La musique, porteuse d’un message caché, sacré et subtil qui ne peut être perçu par nos sens physiques, va accomplir sa mission inspiratrice et contribuer à instaurer une harmonie parfaite entre tous les règnes de la création. C’est ce que va percevoir consciemment ou inconsciemment un compositeur qui agencera les sons qu’il entend pour leur donner la forme musicale voulue. Voilà pourquoi il y en a tant qui ont écrit de la musique dite « sacrée », comme si un besoin impérieux de, précisément sacraliser leur art s’imposait à leur esprit créatif. Et de la même manière, s’inspirant de ses frères du peuple animal, ils leur rendront hommage en honorant cet amour qui les lie depuis qu’ils sont apparus sur terre.

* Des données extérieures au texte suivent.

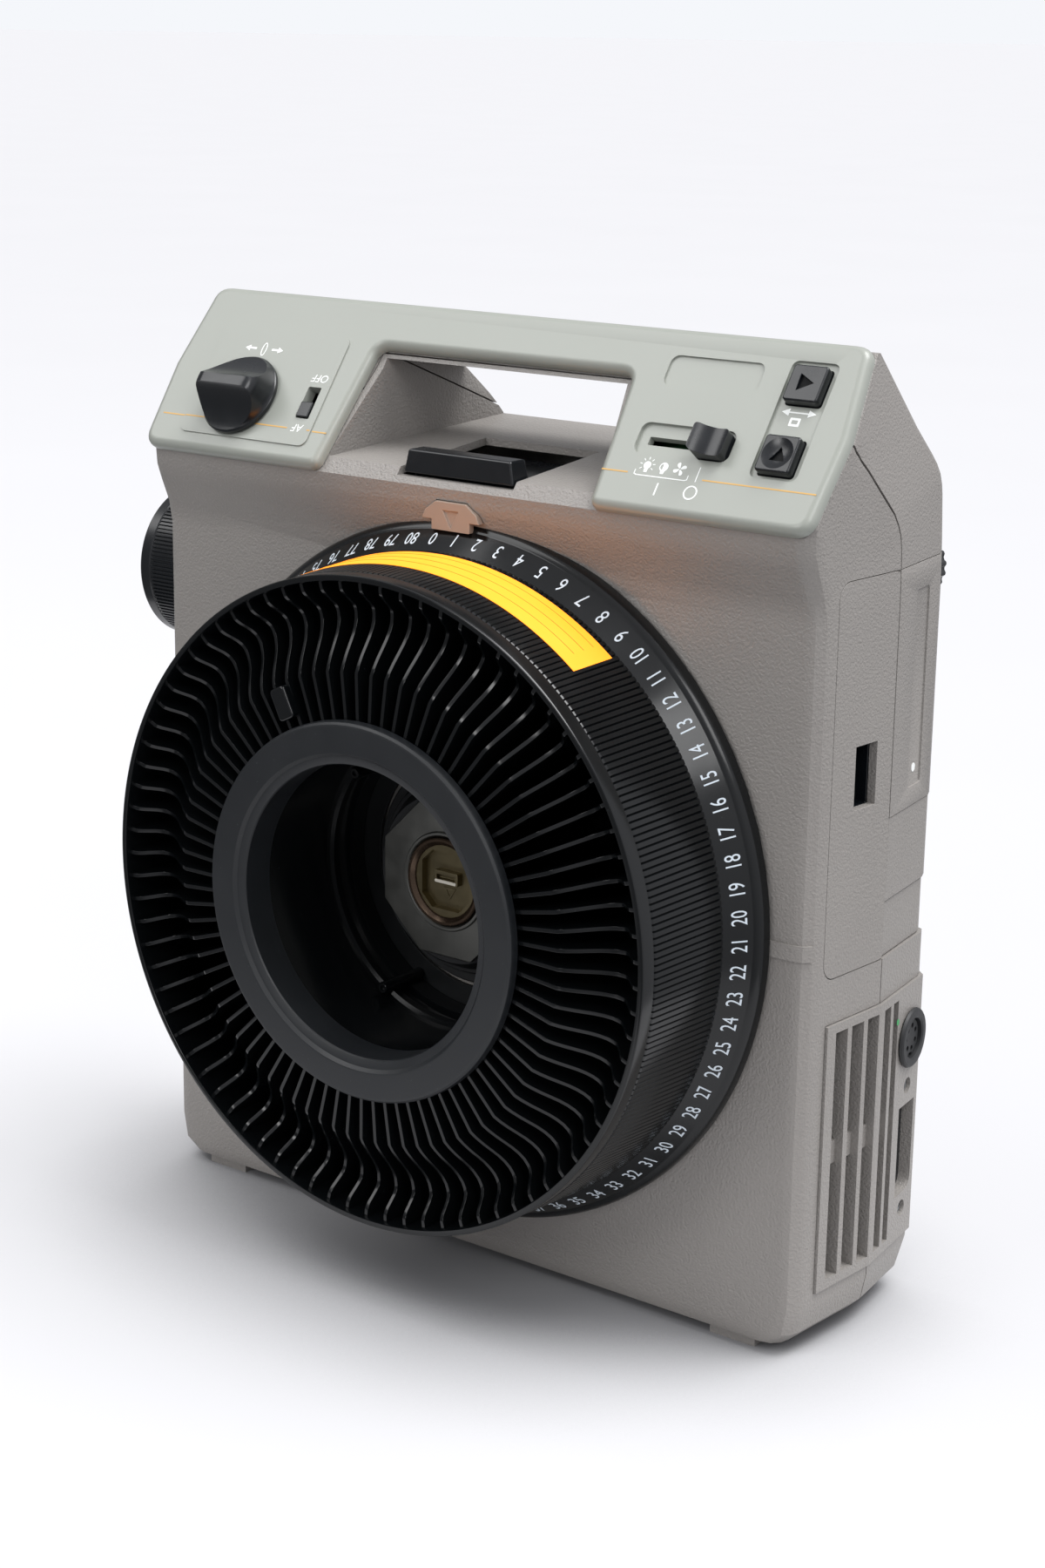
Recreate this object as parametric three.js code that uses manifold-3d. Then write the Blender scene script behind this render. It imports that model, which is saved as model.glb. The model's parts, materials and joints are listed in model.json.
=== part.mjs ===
// Slide projector with a round slide tray, standing on its narrow side with the handle up.
// Millimetres, +Z up. X = 0 is the tray's axis, Y = 0 the deck that the tray lies on,
// Z = 0 the surface that the projector stands on. The lens looks to -X.
import * as THREE from 'three';
import { mergeVertices } from 'three/addons/utils/BufferGeometryUtils.js';
import Module from 'manifold-3d';

const wasm = await Module();
wasm.setup();

// Driving dimensions of the whole projector
const trayAxisZ = 143;
const bodyCentreX = -3;
const bodyHalfWidth = 143.3;
const bodyHalfWidthAtPanel = 141.4;
const bodyBottomZ = 2;
const baseY = 80;
const seamY = 41.6;
const wall = 3;
const clearance = 0.3;
const seamGap = 0.6;
const overrun = 20;
const mergeDistance = 0.0001;

// Lean of the side faces away from the seam, as a share of the distance from it
const frontLeanShare = 0.08;
const backLeanShare = 0.128;
const sideMarginShare = 0.2;

// Outline of the body seen from the side
const flare = { startZ: 249, endZ: 277.2, depth: 8.6 };
const panelFoot = { y: -6.8, z: 279.6 };
const panelLean = THREE.MathUtils.degToRad(36.3);
const apex = { y: 31.5, z: 331.5, blunt: 1.6 };
const backBend = { z: 287.2, ease: 7 };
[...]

Comme nous l’avons vu, la musique est omniprésente sur notre terre et se manifeste sous de multiples formes. Elle est un langage universel qui porte en lui la clé de l’harmonie de l’univers. Par sa nature sacrée, elle a le pouvoir de permettre à tous les règnes de la nature d’accéder à un éveil de conscience et de spiritualiser ainsi tous les êtres peuplant notre planète.
L’homme est par destination un médiateur entre le côté subtil et invisible de l’univers et son expression matérielle et visible : la nature. Il possède en plus un grand pouvoir : celui d’agencer les sons. Il le fera en parlant, en chantant ou en jouant d’un instrument. Il exprimera donc ainsi tout naturellement consciemment ou inconsciemment ce langage sacré musical.
Les animaux proches de l’être humain, directement affectés par leur activité et leur présence, iront même jusqu’à se sacrifier pour lui en lui vouant un amour inconditionnel. C’est pour cette raison que nous avons nous-mêmes une énorme responsabilité en pensée comme en actes vis-à-vis d’eux, et que nous devons leur apporter tout ce dont ils ont besoin pour vivre dans le bonheur et dans la paix.
Et si un jour votre route croise celle d’un compagnon à poil ou à plume, faites comme les artistes musiciens, transmettez-lui, par votre bienveillance naturelle, l’expression et le langage de la musique : l’Amour.